L'actuel ministre de la Jeunesse et des sports, M. Mohamed Ouzzine a estimé, pour sa part, que le salaire de l'entraineur n'était pas un tabou mais la confidentialité du montant du salaire a mis dans l'embarras le gouvernement actuel qui n'est pas responsable de la signature du contrat avec Gerets.

Dans son intervention à l'occasion de la journée d'étude, organisée le 8 février dernier à Rabat par les groupes parlementaires de la majorité à la Chambre des Représentants, sur le thème "le sport marocain : réalité et perspectives", M. Ouzzine avait mis l'accent sur la nécessité de consacrer les principes de bonne gouvernance dans la gestion de la chose sportive, en vue de réaliser la renaissance sportive escomptée, indiquant que "le sport dans notre pays souffre d'une tare sur le plan de sa gestion et de sa gouvernance".

De son cô té, le président de la FRMF, Ali Fassi Fihri a affirmé, à maintes reprises, que "le contrat signé avec Gerets comprend une clause de confidentialité sur son salaire et qu'on ne peut en dévoiler la teneur sans le consentement de l'intéressé".

Pour certains parlementaires, le salaire colossal de Gerets constitue "un manque de respect" à l'égard des techniciens marocains, dont certains avaient dirigé le Onze national et réalisé des résultats positifs, mettant en exergue la nécessité de lier la responsabilité à la reddition des comptes, notamment au niveau de la gestion financière des Fédérations et des clubs.

Le sélectionneur national, qui considère que son salaire est une affaire personnelle, s'était insurgé lors d'un point de presse tenu récemment contre la publication par certains organes de presse d'une copie de son relevé bancaire pour le mois de février dernier contenant un virement de 276 millions de centimes, soulignant qu'il intentera une action en justice contre X.

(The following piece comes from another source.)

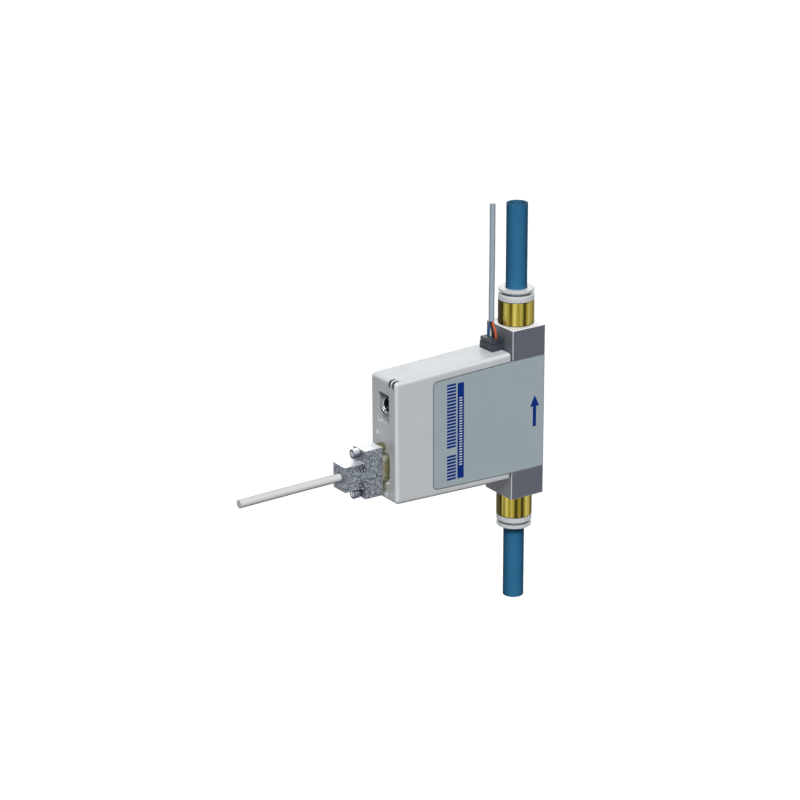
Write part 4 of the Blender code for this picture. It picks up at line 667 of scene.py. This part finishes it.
def add_piece(name, mesh_or_curve, look):
    """A new visible piece on the fixed body, with the material of its look."""
    piece = bpy.data.objects.new(name, mesh_or_curve)
    bpy.context.scene.collection.objects.link(piece)
    mesh_or_curve.materials.append(LOOKS[look])
    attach(piece, "base")
    return piece


def smooth_route(route, spacing):
    """Points about one spacing apart on the smooth curve that the part's source uses."""
    knots = [Vector(place) for place in route]
    padded = [2 * knots[0] - knots[1], *knots, 2 * knots[-1] - knots[-2]]
    points = []
    for before, start, end, after in zip(padded, padded[1:], padded[2:], padded[3:]):
        steps = max(1, round((end - start).length / spacing))
        for step in range(steps):
            share = step / steps
            points.append(0.5 * (2 * start + (end - before) * share
                                 + (2 * before - 5 * start + 4 * end - after) * share ** 2
                                 + (3 * start - before - 3 * end + after) * share ** 3))
    points.append(knots[-1])
    return points


def add_cord(name, node, route, diameter, look):
    """A round cable along the route, from its exit to its cut end, in place of the node."""
    points = smooth_route(route, diameter)
    curve = bpy.data.curves.new(name, "CURVE")
    curve.dimensions = "3D"
    curve.bevel_depth = diameter / 2
    curve.bevel_resolution = CORD_BEVEL_STEPS
    curve.use_fill_caps = True
    spline = curve.splines.new("POLY")
    spline.points.add(len(points) - 1)
    for point, place in zip(spline.points, points):
        point.co = (*place, 1.0)
    spline.use_smooth = True
    cord = add_piece(name, curve, look)
    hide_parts(node)


add_cord("signal_cord", "signal_cable", SIGNAL_CABLE_ROUTE, SIGNAL_CABLE_DIAMETER,
         "white_jacket")
add_cord("sensor_cord", "sensor_cable", SENSOR_CABLE_ROUTE, SENSOR_CABLE_DIAMETER,
         "grey_jacket")


def add_spring():
    """The valve spring in its own shape, as a piece of its own in place of the node."""
    node = NODES["valve_spring"]
    mesh = node.data.copy()
    mesh.materials.clear()
    spring = add_piece("spring_coil", mesh, "steel")
    spring.matrix_world = node.matrix_world
    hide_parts("valve_spring")
    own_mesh(spring)


add_spring()


def boxes_mesh(name, boxes):
    """One mesh of closed boxes, each from its lowest to its highest corner."""
    bm = bmesh.new()
    for lowest, highest in boxes:
        low, high = Vector(lowest), Vector(highest)
        middle = Matrix.Translation((low + high) / 2)
        size = Matrix.Diagonal((*(high - low), 1.0))
        bmesh.ops.create_cube(bm, size=1.0, matrix=middle @ size)
    return mesh_from(name, bm)


def printed(name, look, rectangles, lift=0.0):
    """Print on the label: flat rectangles, each given by its ends along Y and Z."""
    low = PRINT_LOW_X + lift
    mesh = boxes_mesh(name, [((low, y0, z0), (low + PRINT_THICKNESS, y1, z1))
                             for y0, y1, z0, z1 in rectangles])
    add_piece(name, mesh, look)


def inset_ring(outline, inset):
    """The points of a convex outline, moved inward by one distance."""
    ring = []
    befores = outline[-1:] + outline[:-1]
    afters = outline[1:] + outline[:1]
    for before, point, after in zip(befores, outline, afters):
        first = (point - before).normalized()
        second = (after - point).normalized()
        inward = Vector((-first.y - second.y, first.x + second.x))
        ring.append(point + inward * (inset * 2 / inward.length_squared))
    return ring


def add_label_gap_shade():
    """A thin dark line along the label's edge, as painted shade of the gap around the label."""
    mesh = NODES["side_label"].data
    high = max(vertex.co.x for vertex in mesh.vertices)
    outline = [Vector((vertex.co.y, vertex.co.z)) for vertex in mesh.vertices
               if vertex.co.x > high - SAME_PLACE]
    middle = sum(outline, Vector((0.0, 0.0))) / len(outline)
    outline.sort(key=lambda point: math.atan2(point.y - middle.y, point.x - middle.x))
    outline = [point for point, after in zip(outline, outline[1:] + outline[:1])
               if (after - point).length > SAME_PLACE]
    bm = bmesh.new()
    loops = []
    for inset, x in ((RIM_INSET, PRINT_LOW_X), (RIM_INSET, PRINT_LOW_X + PRINT_THICKNESS),
                     (RIM_INSET + RIM_WIDTH, PRINT_LOW_X + PRINT_THICKNESS),
                     (RIM_INSET + RIM_WIDTH, PRINT_LOW_X)):
        loops.append([bm.verts.new((x, y, z)) for y, z in inset_ring(outline, inset)])
    for loop, following in zip(loops, loops[1:] + loops[:1]):
        for index in range(len(loop)):
            bm.faces.new((loop[index - 1], loop[index], following[index], following[index - 1]))
    bmesh.ops.recalc_face_normals(bm, faces=bm.faces)
    add_piece("label_gap_shade", mesh_from("label_gap_shade", bm), "mark_dark")


add_label_gap_shade()


def scale_marks():
    """A column of paired strokes in two groups, in the place of the photograph's wording."""
    marks = []
    for cell in range(SCALE_CELLS):
        if cell == SCALE_EMPTY_CELL:
            continue
        z = SCALE_BOTTOM + cell * SCALE_HEIGHT / SCALE_CELLS
        for start in STROKE_STARTS:
            marks.append((*SCALE_Y, z + start, z + start + STROKE_HEIGHT))
    return marks


def dash_marks():
    """A column of dashes up the middle of the bar."""
    bottoms = [DASH_BOTTOM + DASH_PITCH * index for index in range(DASH_COUNT)]
    return [(*DASH_Y, z, z + DASH_HEIGHT) for z in bottoms]


printed("label_scale", "print_blue", scale_marks())
printed("label_bar", "print_blue", [(*BAR_Y, *BAR_Z)])
printed("label_bar_dashes", "print_white", dash_marks(), lift=PRINT_THICKNESS)


def add_arrow():
    """A plain flow arrow from inlet to outlet."""
    bm = bmesh.new()
    face = bm.faces.new([bm.verts.new((PRINT_LOW_X, y, z)) for y, z in ARROW_OUTLINE])
    grown = bmesh.ops.extrude_face_region(bm, geom=[face])
    moved = [item for item in grown["geom"] if isinstance(item, bmesh.types.BMVert)]
    bmesh.ops.translate(bm, verts=moved, vec=(PRINT_THICKNESS, 0.0, 0.0))
    bmesh.ops.recalc_face_normals(bm, faces=bm.faces)
    add_piece("label_arrow", mesh_from("label_arrow", bm), "print_blue")


add_arrow()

Dans ce sens, M. Moncef El Yazghi, spécialiste des politiques publiques et des lois sportives, a considéré que la problématique ne réside par dans le salaire de Gerets, équivalent aux salaires de 11 entraineurs ayant participé à la CAN-2012, mais renvoie plutô t à l'attitude de la FRMF qui persiste à garder secret le salaire de l'entraineur, un fait unique, selon cet expert.

Le rédacteur en chef du bi-hebdomadaire sportif "Al Mountakhab" et président de l'Association marocaine de la presse sportive, M. Badreddine El Idrissi, soutient que les Marocains ont le droit de connaitre le salaire du sélectionneur national, abstraction faite de la clause de confidentialité, appelant à l'adoption d'une nouvelle approche ayant trait à la conclusion des contrats, qui soit basée sur la transparence et la clarté.

Le chef du service sports au quotidien Risalat Al Oumma et membre du bureau exécutif de l'Alliance marocaine des journalistes sportifs, Abdellatif El Moutawakil affirme, pour sa part, que la FRMF est dans l'obligation de divulguer le salaire des entraineurs étrangers qu'elle a engagés et de définir les responsabilités dans ce cadre, notant que la Fédération internationale de football (FIFA) n'intervient nullement dans les salaires des entraineurs.

La polémique autour des salaires de Gerets et de l'entraineur national olympique, le Néerlandais Pim Verbeek s'est amplifiée en raison du manque de moyens financiers de certains clubs nationaux à l'image du Moghreb de Fès (MAS), vainqueur de trois coupes cette saison et qui traverse actuellement une grave crise financière qui pourrait faire capoter sa saison et pousser les joueurs à quitter le club. Les joueurs du MAS, vainqueurs en décembre dernier de la Coupe de la CAF, puis de la Coupe du Trô ne et de la Super Coupe en février, étaient à deux doigts de boycotter le derby de la capitale spirituelle du Royaume contre leur voisin du Widad de Fès, pour non perception des arriérés de salaires et des primes.